Alternatif menelusuri status jembatan diatas tidak hanya berpegang pada tuturan sejarah dari pemerhati. Sebab bentuk lain yang tak kalah antusiasnya, kala warga menunjukkan tautan (link) arsip gambar jembatan lama. Arsip jembatan tersebut dapat ditemukan dan diakses di internet, misalnya termuat di situs Wikipedia.com dengan kata kunci Enrekang, lengkap dengan sumber arsip yang berlokasi di Tropenmuseum (National Museum of World Cultures), Amsterdam.
Penelusuran arsip ini lantas menguatkan aspirasi aliansi yang menolak pembongkaran. Sebab nilai arsip mampu menopang argumen dan kegiatan kritis warga. Suara-suara minor dan masyarakat setempat yang peduli pada jejak atau benda bernilai sejarah, selanjutnya menjadikan arsip sebagai titik anjak gerakan. Lazimnya, orang bilang arsip adalah nyawa suatu identitas bangsa, budaya atau lembaga/komunitas.
Harry Bawono dalam artikelnya Suara Lirih Komunitas dan Aktivisme Ke-arsip-an, menggemakan pentingnya arsip sebagai narasi tandingan kelompok marjinal. Bawono menganggap kearsipan yang bermain pada hal teknis-adminsitratif semata, kurang mampu merespon isu-isu strategis, misalnya pada aspek sosial dan budaya. Untuk itu apa yang disebut archival activism atau arsiparis warga (Flinn dalam Bawono) adalah bentuk pengarsipan yang dioperasikan oleh suatu komunitas. Aktivisme berbasis arsip (communit based-archives) ini memperlihatkan pengaruh yang signifikan. Efeknya bisa menyurutkan pemegang kebijakan (development) hingga menarik langkahnya.

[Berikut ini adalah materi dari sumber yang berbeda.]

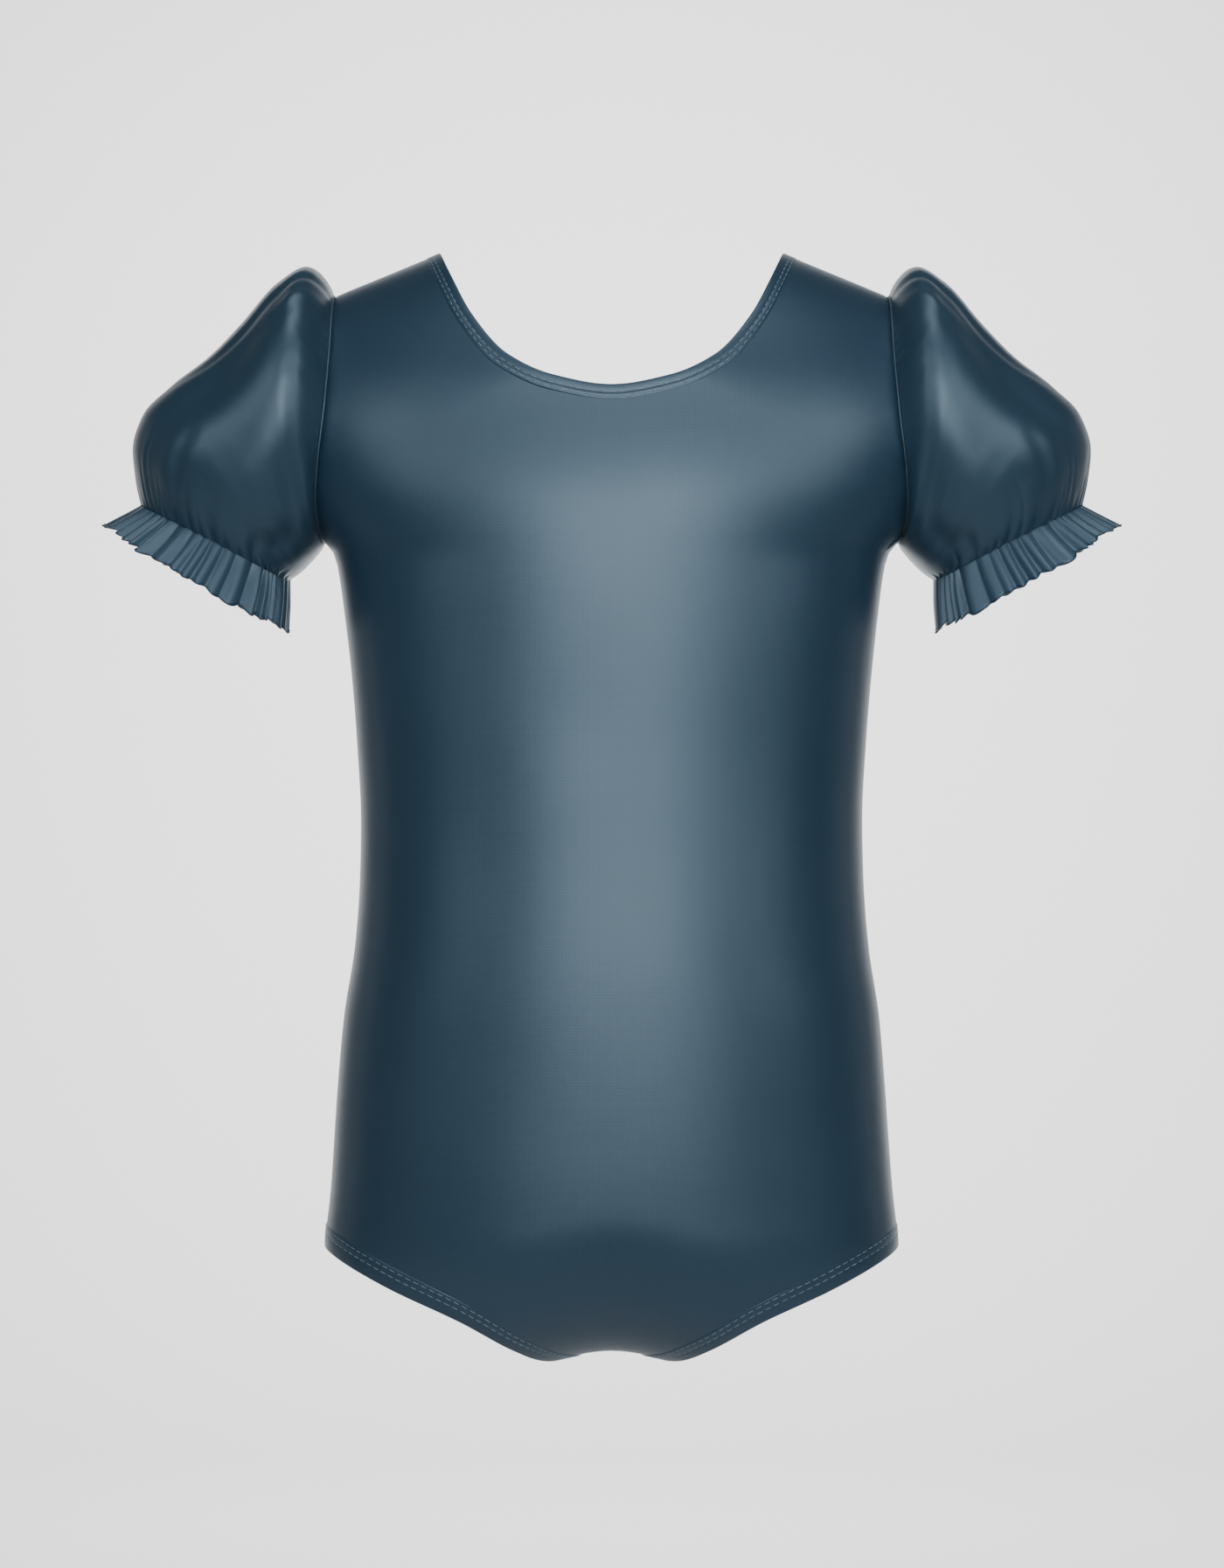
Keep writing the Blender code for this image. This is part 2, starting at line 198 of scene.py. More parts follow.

Karenanya pengarsipan tidak saja digiatkan oleh lembaga formal. Proses pengarsipan dapat dikerjakan oleh siapa saja. Perkembangannya, banyak insan media dan komunitas turut menggeluti arsip. Seperti yang digawangi oleh Muhidin M Dahlan di Warung Arsip Indonesia Buku, merawat benda-benda yang memuat nilai/unsur kesejarahan dalam berbagai medium. Terlebih bahwa kerja pengarsipannya tidak hanya berkutat pada hal administatif dan kerja teknis semata. Lebih jauh, arsip dapat diberdayakan sebagai refleksi sosial, politik, kultural dan diseminasi pengetahuan.
Di abad yang menerbitkan kecanggihan teknologi media, arsip digiatkan dalam bentuk yang semakin variatif. Ambillah misalnya yang dikerjakan oleh Kompas. Koran nasional ini secara harian menerbitkan arsip liputannya yang berkenaan dengan momen hari itu di halaman sampul. Barangkali modelnya dapat kita istilahkan menghidupkan arsip. Pada internet (new media) seperti Wikilekas, Blog, Facebook dan sejenisnya, juga menawarkan ingatan (arsip) status dalam bingkai kenangan hari ini yang dapat kita bagikan. Suatu inovasi kolaboratif antara medium ekspresi dan ingatan.
Tak pelak, kehadiran medium mengarsip yang atraktif di tengah masyarakat mendorong warga merawat peristiwanya. Semua ini terwadahi dalam komputasi awan, digital, maupun tercetak. Entah distimulasi karena budaya pop-up (swafoto) dan gaya hidup ataupun desakan mengangkat narasi tandingan, seperti soal Jembatan Lama Enrekang diatas.